網代の削り節製造卸会社「水野商店」(熱海市網代)が4月1日、一般客向けのネットショップを開設し、小売販売をスタートした。削り節を使ったペット用商品も新たに開発し、伝統的な食材を使って新たな販路開拓に挑む。
1964(昭和39)年創業の同社。先代は元々、網代で漁師をしていたが、けがをきっかけに漁師をやめて削り節の事業を起こした。自社工場で蒸す工程から行い、こだわりの製法で削り節やだしパックを製造する。これまでは主に業務用として、市内や伊豆、箱根などの旅館やホテルなどに卸してきた。一般客向けの小売を始めたことについて、同社の水野千晶取締役は「最近、家で過ごす時間が増えて自宅で料理をする人が増えている。当社の削り節は市内の老舗旅館でもずっと使っていただいている。だしは無添加で、健康志向の高い人に適している。和食の良さ広く知ってもらいたい」と話す。
小売販売に当たり、パッケージも親しみやすいデザインに一新した。
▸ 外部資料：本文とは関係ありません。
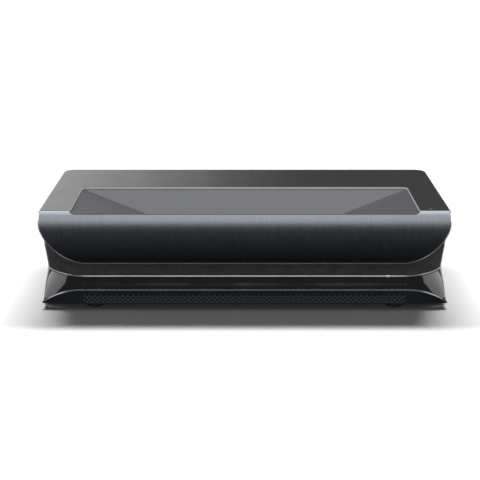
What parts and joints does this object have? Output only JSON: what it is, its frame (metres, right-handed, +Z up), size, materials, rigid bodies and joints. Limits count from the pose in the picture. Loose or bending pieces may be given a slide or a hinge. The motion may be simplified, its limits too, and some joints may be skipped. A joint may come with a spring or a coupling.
{
  "type": "ultra short throw projector",
  "caption": "Low, wide home projector with a recessed light well in its top deck, a curved brushed front fascia, a glossy waist with a thin accent line and a perforated front skirt.",
  "frame": {"origin": "middle of the footprint, on the plane the feet stand on", "axes": "+X to the right seen from the front, +Y to the rear and the screen wall, +Z up"},
  "size_m": [0.6, 0.347, 0.147],
  "materials": {
    "deck_satin": "satin charcoal, fine texture",
    "fascia_brushed": "vertically brushed, blue-black anodised",
    "gloss_black": "high gloss black",
    "accent_champagne": "champagne anodised, satin",
    "status_white": "translucent white light pipe",
    "skirt_metal": "satin blue-black, perforated",
    "well_matte": "dark grey, low sheen",
    "window_glass": "clear coated glass",
    "matte_black": "black, fine texture",
    "pan_steel": "black powder coat",
    "rubber_black": "black, soft",
    "screw_steel": "bright zinc",
    "raw_aluminium": "mill finish",
    "cast_alloy": "die cast, matt",
    "copper": "bright copper, heat pipe",
    "board_green": "green solder mask",
    "port_shell": "nickel plated",
    "port_black": "black moulding",
    "mirror_coat": "aspheric mirror coating",
    "lens_glass": "coated optical glass",
    "wheel_glass": "ground diffuser glass",
    "cone_paper": "pulp cone, black",
    "fan_plastic": "black moulding"
  },
  "bodies": {
    "housing": {"ac_inlet": "port_black", "accent_strip": "accent_champagne", "audio_jack": "port_black", "base_pan": "pan_steel", "button_board": "board_green", "chassis_frame": "raw_aluminium", "curved_mirror": "mirror_coat", "diffuser_motor": "screw_steel", "engine_housing": "cast_alloy", "exhaust_fan_frame": "fan_plastic", "focus_motor": "screw_steel", "foot_rear_left": "rubber_black", "foot_rear_right": "rubber_black", "front_fascia": "fascia_brushed", "front_skirt": "skirt_metal", "hdmi_port_1": "port_shell", "hdmi_port_2": "port_shell", "hdmi_port_3": "port_shell", "heat_pipe_1": "copper", "heat_pipe_2": "copper", "imager_board": "board_green", "imager_heatsink": "raw_aluminium", "intake_fan_frame": "fan_plastic", "lan_port": "port_shell", "laser_heatsink": "raw_aluminium", "laser_module": "cast_alloy", "lens_barrel": "matte_black", "lens_window": "window_glass", "light_well": "well_matte", "lower_cowl": "gloss_black", "main_board": "board_green", "mirror_bracket": "matte_black", "optical_audio_port": "port_black", "port_plate": "matte_black", "power_supply": "board_green", "rear_panel": "matte_black", "side_grille_left": "matte_black", "side_grille_right": "matte_black", "speaker_box_left": "matte_black", "speaker_box_right": "matte_black", "speaker_driver_left": "screw_steel", "speaker_driver_right": "screw_steel", "status_light": "status_white", "top_cover": "deck_satin", "upper_cowl": "gloss_black", "usb_port_stack": "port_shell", "window_bezel": "gloss_black"},
    "foot_pad_left": {"foot_pad_left": "rubber_black"},
    "foot_screw_left": {"foot_screw_left": "matte_black"},
    "foot_pad_right": {"foot_pad_right": "rubber_black"},
    "foot_screw_right": {"foot_screw_right": "matte_black"},
    "power_button": {"power_button": "deck_satin"},
    "intake_fan_rotor": {"intake_fan_rotor": "fan_plastic"},
    "exhaust_fan_rotor": {"exhaust_fan_rotor": "fan_plastic"},
    "diffuser_wheel": {"diffuser_wheel": "wheel_glass"},
    "focus_cell": {"focus_cell": "matte_black", "focus_lens": "lens_glass"},
    "focus_screw": {"focus_screw": "screw_steel"},
    "speaker_cone_left": {"speaker_cone_left": "cone_paper"},
    "speaker_cone_right": {"speaker_cone_right": "cone_paper"}
  },
  "joints": [
    {"name": "foot_left_lift", "type": "slide", "parent": "housing", "child": "foot_pad_left", "axis": [0, 0, 1], "range_m": [-0.008, 0]},
    {"name": "foot_left_turn", "type": "hinge", "parent": "foot_pad_left", "child": "foot_screw_left", "pos_m": [-0.2216, -0.14, 0], "axis": [0, 0, 1], "range_deg": [-1921, 0]},
    {"name": "foot_right_lift", "type": "slide", "parent": "housing", "child": "foot_pad_right", "axis": [0, 0, 1], "range_m": [-0.008, 0]},
    {"name": "foot_right_turn", "type": "hinge", "parent": "foot_pad_right", "child": "foot_screw_right", "pos_m": [0.2216, -0.14, 0], "axis": [0, 0, 1], "range_deg": [-1921, 0]},
    {"name": "power_button_press", "type": "slide", "parent": "housing", "child": "power_button", "axis": [0, 0, -1], "range_m": [0, 0.001], "stiffness_N_per_m": 900, "springref_m": -0.0006},
    {"name": "intake_fan_spin", "type": "hinge", "parent": "housing", "child": "intake_fan_rotor", "pos_m": [-0.2805, 0.045, 0.055], "axis": [1, 0, 0], "continuous": true},
    {"name": "exhaust_fan_spin", "type": "hinge", "parent": "housing", "child": "exhaust_fan_rotor", "pos_m": [0.2805, 0.045, 0.055], "axis": [1, 0, 0], "continuous": true},
    {"name": "diffuser_wheel_spin", "type": "hinge", "parent": "housing", "child": "diffuser_wheel", "pos_m": [-0.086, 0.06, 0.052], "axis": [1, 0, 0], "continuous": true},
    {"name": "focus_travel", "type": "slide", "parent": "housing", "child": "focus_cell", "axis": [0, -1, 0], "range_m": [-0.0015, 0.0015]},
    {"name": "focus_screw_turn", "type": "hinge", "parent": "housing", "child": "focus_screw", "pos_m": [0.04, 0.012, 0.056], "axis": [0, -1, 0], "range_deg": [-1082, 1082]},
    {"name": "speaker_left_travel", "type": "slide", "parent": "housing", "child": "speaker_cone_left", "axis": [0, 0, 1], "range_m": [-0.0015, 0.0015], "stiffness_N_per_m": 1500},
    {"name": "speaker_right_travel", "type": "slide", "parent": "housing", "child": "speaker_cone_right", "axis": [0, 0, 1], "range_m": [-0.0015, 0.0015], "stiffness_N_per_m": 1500}
  ],
  "couplings": [
    {"joint": "foot_left_turn", "follows": "foot_left_lift", "rad_per_m": 4188.8},
    {"joint": "foot_right_turn", "follows": "foot_right_lift", "rad_per_m": 4188.8},
    {"joint": "focus_screw_turn", "follows": "focus_travel", "rad_per_m": 12566}
  ]
}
商品は、かつお節、炭焼きさば節、炭焼きあご煮干しなどをブレンドした「天然だしパック」(500円)、かつお節で取っただしと昆布やクルミなどを煮て作った「削り節屋の金のふりかけ」(650円)など。現在は自社のネットショップのみで販売しているが、今後は旅館や土産物店などでの販売も計画している。削り節やだしを使った料理レシピなども、動画で公開する予定だという。
ネットショップの開設に合わせて、ペット用商品の販売も開始した。「鰹節チップス」「ふわふわマグロ節」(以上、500円)、「お魚パウダー」(400円)の3品。飼い犬のムーンちゃんが好んで食べてきたことから、「moon’s Treats(ムーンズトリート)」と名付けた。水野さんは「ムーンは生まれつき食物アレルギーがあって、食べられるものが限られていた。通常の花鰹よりも少し厚めに削ってあり香りがあるので、これだと良く食べる。無添加で、自然の海水の塩分のみ。認知症予防にもよいとされるDHAやEPAも豊富で、おやつやトッピングとして最適。今後、かつお節粉を入れたクッキーなども開発していきたい」と意気込みを見せる。
水野さんは「網代は子どもや若い人が減っているので、新しいことにチャレンジして少しでも網代のことを知ってもらうきっかけになれば」と期待を込める。